■ **Problem details**:
Reproduce all of the data word for word.

■ **Data provided**:
::::

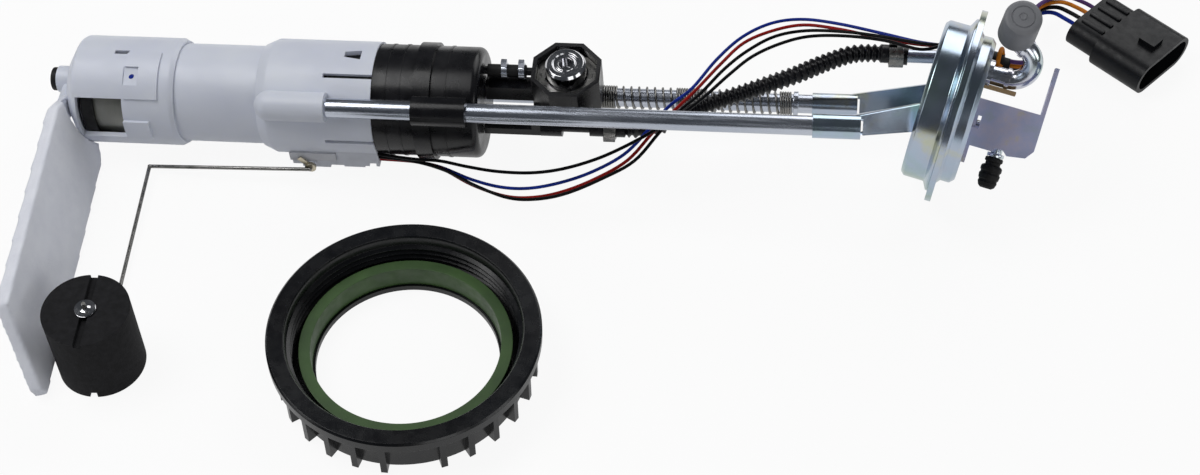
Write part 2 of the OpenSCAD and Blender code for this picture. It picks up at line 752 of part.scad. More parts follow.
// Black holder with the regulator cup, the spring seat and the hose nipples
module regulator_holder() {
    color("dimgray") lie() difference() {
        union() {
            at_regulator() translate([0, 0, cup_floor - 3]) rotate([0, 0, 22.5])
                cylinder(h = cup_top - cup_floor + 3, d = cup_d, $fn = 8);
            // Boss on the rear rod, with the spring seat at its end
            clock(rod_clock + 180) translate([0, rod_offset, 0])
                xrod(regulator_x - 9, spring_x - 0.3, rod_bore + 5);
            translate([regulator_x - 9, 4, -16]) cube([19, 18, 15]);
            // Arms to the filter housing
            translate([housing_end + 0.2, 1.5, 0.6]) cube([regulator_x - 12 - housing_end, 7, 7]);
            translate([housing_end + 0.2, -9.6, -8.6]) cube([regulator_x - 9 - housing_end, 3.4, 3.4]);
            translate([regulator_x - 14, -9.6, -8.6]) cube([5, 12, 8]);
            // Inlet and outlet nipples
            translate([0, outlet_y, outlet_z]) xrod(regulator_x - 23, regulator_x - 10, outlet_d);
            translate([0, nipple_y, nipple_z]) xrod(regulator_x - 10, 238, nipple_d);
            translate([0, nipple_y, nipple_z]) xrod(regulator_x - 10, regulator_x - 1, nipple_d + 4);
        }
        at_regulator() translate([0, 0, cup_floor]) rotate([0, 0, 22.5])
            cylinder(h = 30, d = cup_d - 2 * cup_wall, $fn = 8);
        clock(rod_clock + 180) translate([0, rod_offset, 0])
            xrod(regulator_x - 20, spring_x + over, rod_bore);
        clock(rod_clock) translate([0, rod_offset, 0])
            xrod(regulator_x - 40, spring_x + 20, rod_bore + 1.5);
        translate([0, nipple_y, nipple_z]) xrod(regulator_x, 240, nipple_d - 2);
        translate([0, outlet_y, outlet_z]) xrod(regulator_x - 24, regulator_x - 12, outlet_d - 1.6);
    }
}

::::

■ **Complete answer**:
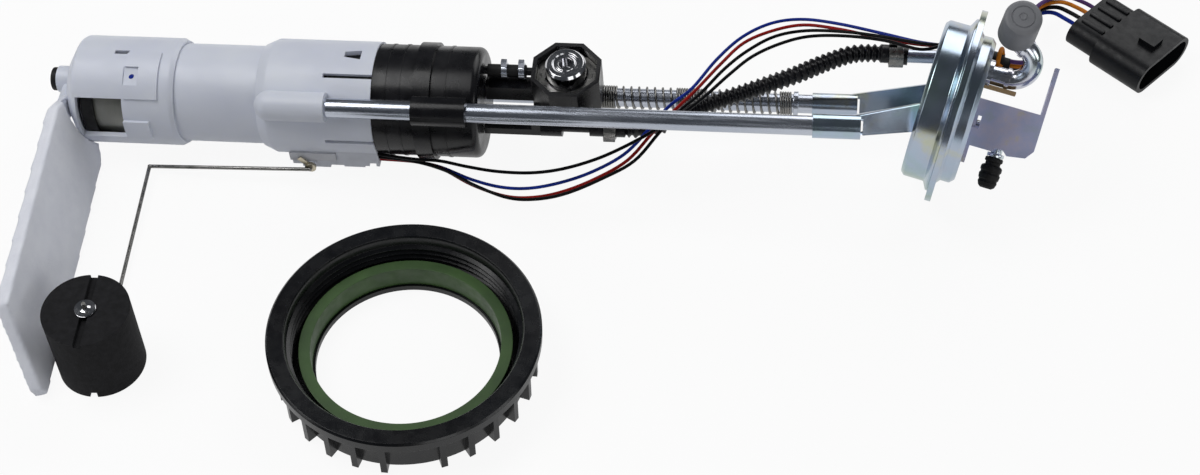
Write part 2 of the OpenSCAD and Blender code for this picture. It picks up at line 752 of part.scad. More parts follow.
// Black holder with the regulator cup, the spring seat and the hose nipples
module regulator_holder() {
    color("dimgray") lie() difference() {
        union() {
            at_regulator() translate([0, 0, cup_floor - 3]) rotate([0, 0, 22.5])
                cylinder(h = cup_top - cup_floor + 3, d = cup_d, $fn = 8);
            // Boss on the rear rod, with the spring seat at its end
            clock(rod_clock + 180) translate([0, rod_offset, 0])
                xrod(regulator_x - 9, spring_x - 0.3, rod_bore + 5);
            translate([regulator_x - 9, 4, -16]) cube([19, 18, 15]);
            // Arms to the filter housing
            translate([housing_end + 0.2, 1.5, 0.6]) cube([regulator_x - 12 - housing_end, 7, 7]);
            translate([housing_end + 0.2, -9.6, -8.6]) cube([regulator_x - 9 - housing_end, 3.4, 3.4]);
            translate([regulator_x - 14, -9.6, -8.6]) cube([5, 12, 8]);
            // Inlet and outlet nipples
            translate([0, outlet_y, outlet_z]) xrod(regulator_x - 23, regulator_x - 10, outlet_d);
            translate([0, nipple_y, nipple_z]) xrod(regulator_x - 10, 238, nipple_d);
            translate([0, nipple_y, nipple_z]) xrod(regulator_x - 10, regulator_x - 1, nipple_d + 4);
        }
        at_regulator() translate([0, 0, cup_floor]) rotate([0, 0, 22.5])
            cylinder(h = 30, d = cup_d - 2 * cup_wall, $fn = 8);
        clock(rod_clock + 180) translate([0, rod_offset, 0])
            xrod(regulator_x - 20, spring_x + over, rod_bore);
        clock(rod_clock) translate([0, rod_offset, 0])
            xrod(regulator_x - 40, spring_x + 20, rod_bore + 1.5);
        translate([0, nipple_y, nipple_z]) xrod(regulator_x, 240, nipple_d - 2);
        translate([0, outlet_y, outlet_z]) xrod(regulator_x - 24, regulator_x - 12, outlet_d - 1.6);
    }
}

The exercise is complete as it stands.